MATERIAL FOR THIS TASK:
■ ■ ■ ■ ■

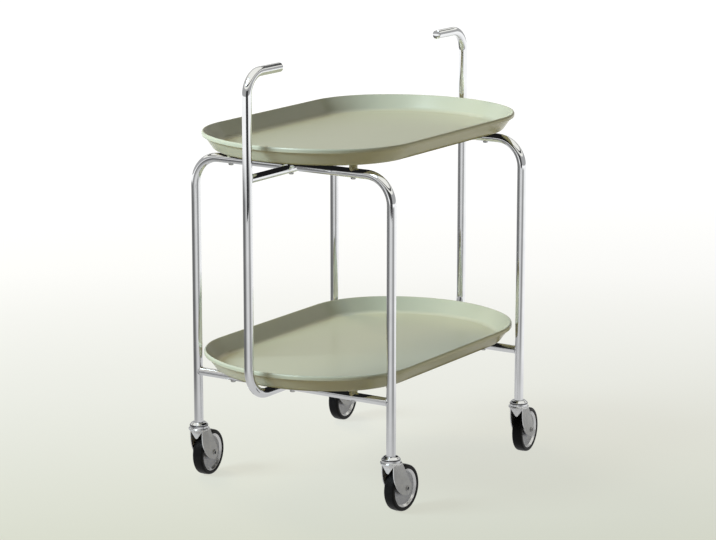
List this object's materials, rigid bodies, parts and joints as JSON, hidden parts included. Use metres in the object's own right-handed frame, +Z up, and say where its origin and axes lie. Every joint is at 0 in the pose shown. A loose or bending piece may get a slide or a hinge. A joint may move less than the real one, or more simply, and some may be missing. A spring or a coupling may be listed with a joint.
{
  "type": "rolling side table",
  "caption": "Rolling side table with an oval tray above and below, carried on bent chrome tubes, with an upright handle at each end and swivel casters.",
  "frame": {"origin": "on the floor, under the centre of the table", "axes": "+X along the trays and the handle frame, +Y across the trays, +Z up"},
  "size_m": [0.6536, 0.403, 0.7005],
  "materials": {
    "tray_lacquer": "satin",
    "chrome_tube": "polished",
    "screw_steel": "plated",
    "caster_chrome": "polished",
    "caster_steel": "turned",
    "fork_steel": "satin",
    "hub_plastic": "satin",
    "socket_plastic": "matt",
    "tyre_rubber": "matt"
  },
  "bodies": {
    "frame": {"upper_tray": "tray_lacquer", "lower_tray": "tray_lacquer", "upper_standoffs": "tray_lacquer", "lower_standoffs": "tray_lacquer", "upper_tray_screws": "screw_steel", "lower_tray_screws": "screw_steel", "upper_crossing_screws": "screw_steel", "lower_crossing_screws": "screw_steel", "rivet_nuts": "screw_steel", "handle_frame": "chrome_tube", "top_rail": "chrome_tube", "left_leg_hoop": "chrome_tube", "right_leg_hoop": "chrome_tube", "left_crossbar": "chrome_tube", "right_crossbar": "chrome_tube", "left_grip_cap": "chrome_tube", "right_grip_cap": "chrome_tube", "front_left_socket": "socket_plastic", "front_left_stem": "caster_steel", "front_left_cap": "caster_chrome", "rear_left_socket": "socket_plastic", "rear_left_stem": "caster_steel", "rear_left_cap": "caster_chrome", "front_right_socket": "socket_plastic", "front_right_stem": "caster_steel", "front_right_cap": "caster_chrome", "rear_right_socket": "socket_plastic", "rear_right_stem": "caster_steel", "rear_right_cap": "caster_chrome"},
    "front_left_swivel": {"front_left_ball_cup": "caster_chrome", "front_left_balls": "caster_steel", "front_left_fork": "fork_steel", "front_left_axle": "caster_steel", "front_left_sleeve": "caster_steel"},
    "front_left_wheel": {"front_left_hub": "hub_plastic", "front_left_tyre": "tyre_rubber"},
    "rear_left_swivel": {"rear_left_ball_cup": "caster_chrome", "rear_left_balls": "caster_steel", "rear_left_fork": "fork_steel", "rear_left_axle": "caster_steel", "rear_left_sleeve": "caster_steel"},
    "rear_left_wheel": {"rear_left_hub": "hub_plastic", "rear_left_tyre": "tyre_rubber"},
    "front_right_swivel": {"front_right_ball_cup": "caster_chrome", "front_right_balls": "caster_steel", "front_right_fork": "fork_steel", "front_right_axle": "caster_steel", "front_right_sleeve": "caster_steel"},
    "front_right_wheel": {"front_right_hub": "hub_plastic", "front_right_tyre": "tyre_rubber"},
    "rear_right_swivel": {"rear_right_ball_cup": "caster_chrome", "rear_right_balls": "caster_steel", "rear_right_fork": "fork_steel", "rear_right_axle": "caster_steel", "rear_right_sleeve": "caster_steel"},
    "rear_right_wheel": {"rear_right_hub": "hub_plastic", "rear_right_tyre": "tyre_rubber"}
  },
  "joints": [
    {"name": "front_left_swivel_turn", "type": "hinge", "parent": "frame", "child": "front_left_swivel", "pos_m": [-0.2007, -0.18443, 0.0825], "axis": [0, 0, 1], "continuous": true},
    {"name": "front_left_wheel_spin", "type": "hinge", "parent": "front_left_swivel", "child": "front_left_wheel", "pos_m": [-0.17172, -0.18544, 0.0375], "axis": [0.0349, 0.9994, 0], "continuous": true},
    {"name": "rear_left_swivel_turn", "type": "hinge", "parent": "frame", "child": "rear_left_swivel", "pos_m": [-0.2007, 0.18443, 0.0825], "axis": [0, 0, 1], "continuous": true},
    {"name": "rear_left_wheel_spin", "type": "hinge", "parent": "rear_left_swivel", "child": "rear_left_wheel", "pos_m": [-0.17186, 0.18746, 0.0375], "axis": [-0.1045, 0.9945, 0], "continuous": true},
    {"name": "front_right_swivel_turn", "type": "hinge", "parent": "frame", "child": "front_right_swivel", "pos_m": [0.2007, -0.18443, 0.0825], "axis": [0, 0, 1], "continuous": true},
    {"name": "front_right_wheel_spin", "type": "hinge", "parent": "front_right_swivel", "child": "front_right_wheel", "pos_m": [0.22948, -0.1809, 0.0375], "axis": [-0.1219, 0.9925, 0], "continuous": true},
    {"name": "rear_right_swivel_turn", "type": "hinge", "parent": "frame", "child": "rear_right_swivel", "pos_m": [0.2007, 0.18443, 0.0825], "axis": [0, 0, 1], "continuous": true},
    {"name": "rear_right_wheel_spin", "type": "hinge", "parent": "rear_right_swivel", "child": "rear_right_wheel", "pos_m": [0.22963, 0.18646, 0.0375], "axis": [-0.0698, 0.9976, 0], "continuous": true}
  ]
}
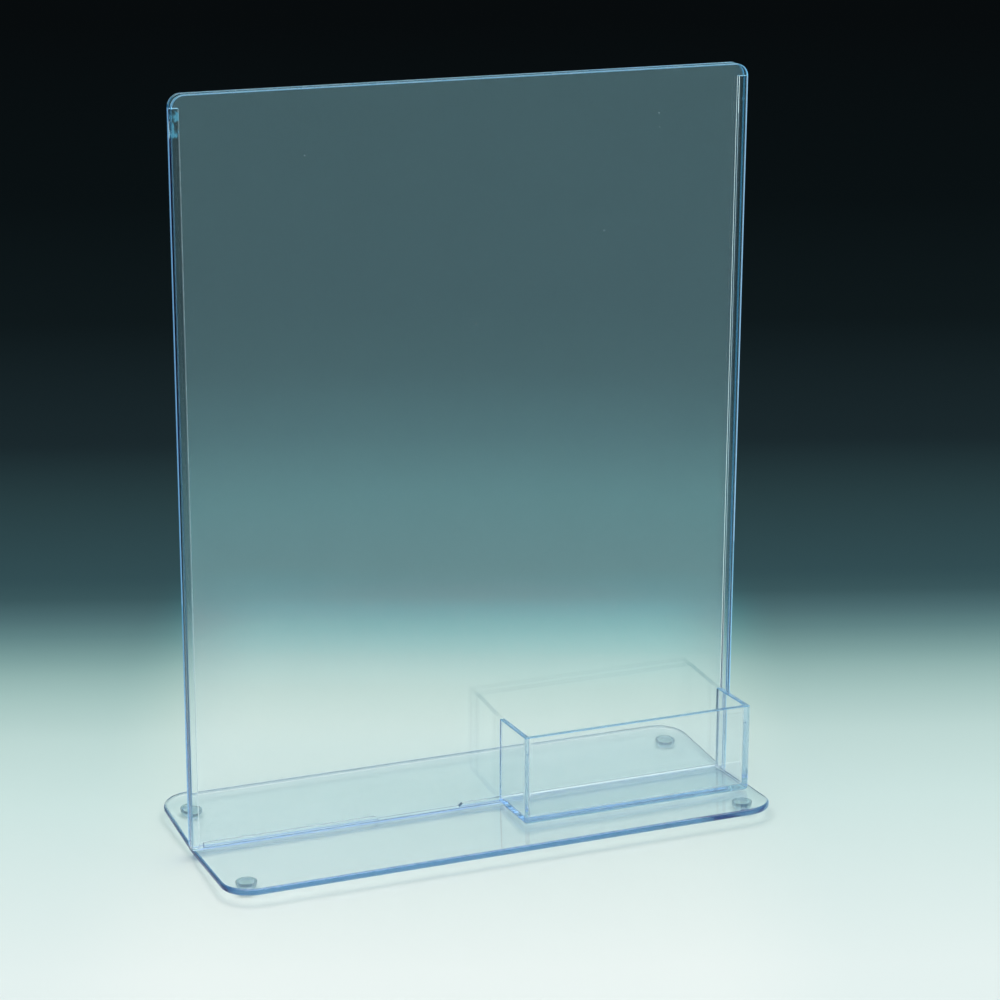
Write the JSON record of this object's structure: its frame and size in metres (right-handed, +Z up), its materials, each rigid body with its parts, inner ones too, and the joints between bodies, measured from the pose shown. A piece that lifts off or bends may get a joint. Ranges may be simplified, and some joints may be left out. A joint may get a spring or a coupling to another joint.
{
  "type": "literature holder",
  "caption": "Double-sided clear sleeve for an upright letter sheet, standing on a low base plate with bumper feet, with an open card pocket bonded low on the front.",
  "frame": {"origin": "under the middle of the base plate, on the plane that the feet stand on", "axes": "+Z up the sleeve, +X to the right of someone facing the pocket side, +Y towards the rear, so the pocket side faces -Y"},
  "size_m": [0.223, 0.098, 0.2877],
  "materials": {
    "clear_plastic": "clear moulded plastic, polished, with a faint blue cast that deepens at cut edges",
    "soft_clear": "clear soft bumper plastic, slightly satin"
  },
  "bodies": {
    "root": {"base_plate": "clear_plastic", "front_panel": "clear_plastic", "rear_panel": "clear_plastic", "left_side_rail": "clear_plastic", "right_side_rail": "clear_plastic", "card_pocket": "clear_plastic", "foot_front_left": "soft_clear", "foot_front_right": "soft_clear", "foot_rear_left": "soft_clear", "foot_rear_right": "soft_clear"}
  },
  "joints": []
}
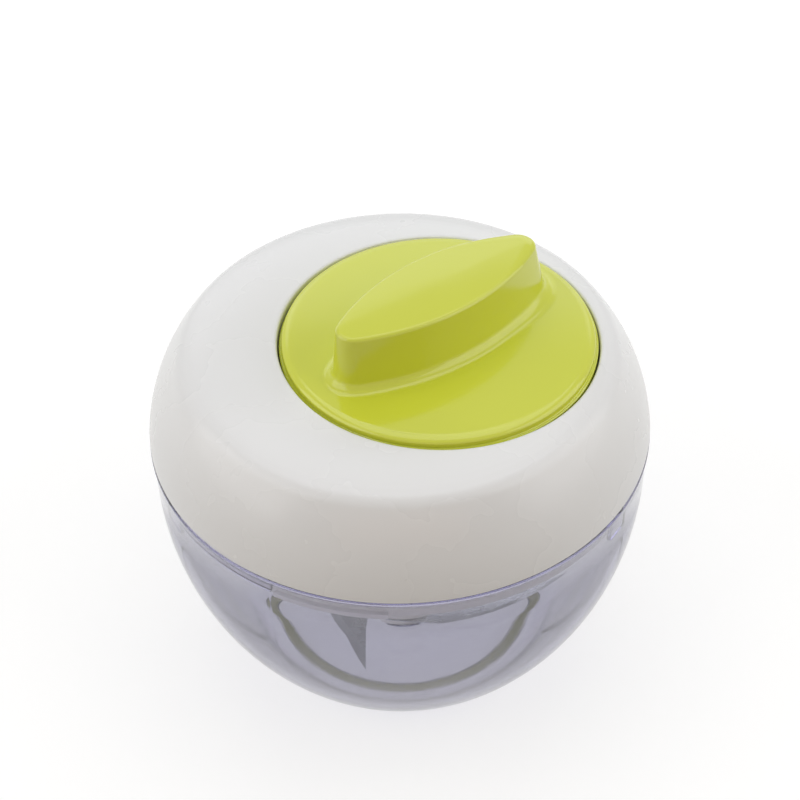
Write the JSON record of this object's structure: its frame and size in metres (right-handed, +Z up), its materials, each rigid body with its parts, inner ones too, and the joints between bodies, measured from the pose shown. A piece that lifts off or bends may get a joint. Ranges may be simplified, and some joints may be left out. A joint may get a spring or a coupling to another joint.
{
  "type": "hand-turned food chopper",
  "caption": "Clear tapered bowl under a white domed lid with an off-centre green twist knob that turns stacked curved blades through a hidden gear pair.",
  "frame": {"origin": "on the floor, under the middle of the bowl", "axes": "+Z up along the bowl's axis; +X towards the side where the knob sits; the pictured front faces -Y"},
  "size_m": [0.15, 0.15, 0.134],
  "materials": {
    "clear_plastic": "clear violet-tinted moulded plastic, glossy",
    "white_plastic": "glossy moulded white",
    "green_plastic": "satin moulded lime green",
    "grey_acetal": "slippery moulded grey",
    "soft_rubber": "soft matt lime green",
    "silicone": "milky soft silicone",
    "stainless_steel": "turned and polished",
    "blade_steel": "ground along the cutting edge"
  },
  "bodies": {
    "bowl": {"bowl": "clear_plastic", "bowl_pin": "stainless_steel", "foot_ring": "soft_rubber"},
    "seal": {"lid_seal": "silicone"},
    "lid": {"lid_shell": "white_plastic", "gear_cover": "white_plastic", "cover_screw_1": "stainless_steel", "cover_screw_2": "stainless_steel", "cover_screw_3": "stainless_steel", "cover_screw_4": "stainless_steel", "shaft_bush": "grey_acetal", "glide_ring": "grey_acetal"},
    "knob": {"knob": "green_plastic", "ring_gear": "grey_acetal", "knob_washer": "stainless_steel", "knob_screw": "stainless_steel"},
    "output": {"pinion": "grey_acetal", "output_shaft": "stainless_steel", "drive_dog": "grey_acetal", "thrust_washer": "stainless_steel"},
    "blades": {"blade_spindle": "white_plastic", "spindle_foot": "white_plastic", "blade_lower": "blade_steel", "spacer_lower": "white_plastic", "blade_middle": "blade_steel", "spacer_upper": "white_plastic", "blade_upper": "blade_steel"}
  },
  "joints": [
    {"name": "lid_lift", "type": "slide", "parent": "bowl", "child": "seal", "axis": [0, 0, 1], "range_m": [0, 0.06]},
    {"name": "lid_turn", "type": "hinge", "parent": "seal", "child": "lid", "pos_m": [0, 0, 0.084], "axis": [0, 0, -1], "range_deg": [0, 30]},
    {"name": "knob_turn", "type": "hinge", "parent": "lid", "child": "knob", "pos_m": [0.0117, 0, 0.1], "axis": [0, 0, 1], "continuous": true},
    {"name": "output_spin", "type": "hinge", "parent": "lid", "child": "output", "pos_m": [0, 0, 0.08], "axis": [0, 0, 1], "continuous": true},
    {"name": "blade_spin", "type": "hinge", "parent": "bowl", "child": "blades", "pos_m": [0, 0, 0.03], "axis": [0, 0, 1], "continuous": true}
  ],
  "couplings": [
    {"joint": "output_spin", "follows": "knob_turn", "ratio": 3},
    {"joint": "blade_spin", "follows": "knob_turn", "ratio": 3}
  ]
}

■ ■ ■ ■ ■

SHORT PROBLEM:
Read through the data and copy every line where "origin" shows up.

FULL OUTPUT:
List this object's materials, rigid bodies, parts and joints as JSON, hidden parts included. Use metres in the object's own right-handed frame, +Z up, and say where its origin and axes lie. Every joint is at 0 in the pose shown. A loose or bending piece may get a slide or a hinge. A joint may move less than the real one, or more simply, and some may be missing. A spring or a coupling may be listed with a joint.
  "frame": {"origin": "on the floor, under the centre of the table", "axes": "+X along the trays and the handle frame, +Y across the trays, +Z up"},
  "frame": {"origin": "under the middle of the base plate, on the plane that the feet stand on", "axes": "+Z up the sleeve, +X to the right of someone facing the pocket side, +Y towards the rear, so the pocket side faces -Y"},
  "frame": {"origin": "on the floor, under the middle of the bowl", "axes": "+Z up along the bowl's axis; +X towards the side where the knob sits; the pictured front faces -Y"},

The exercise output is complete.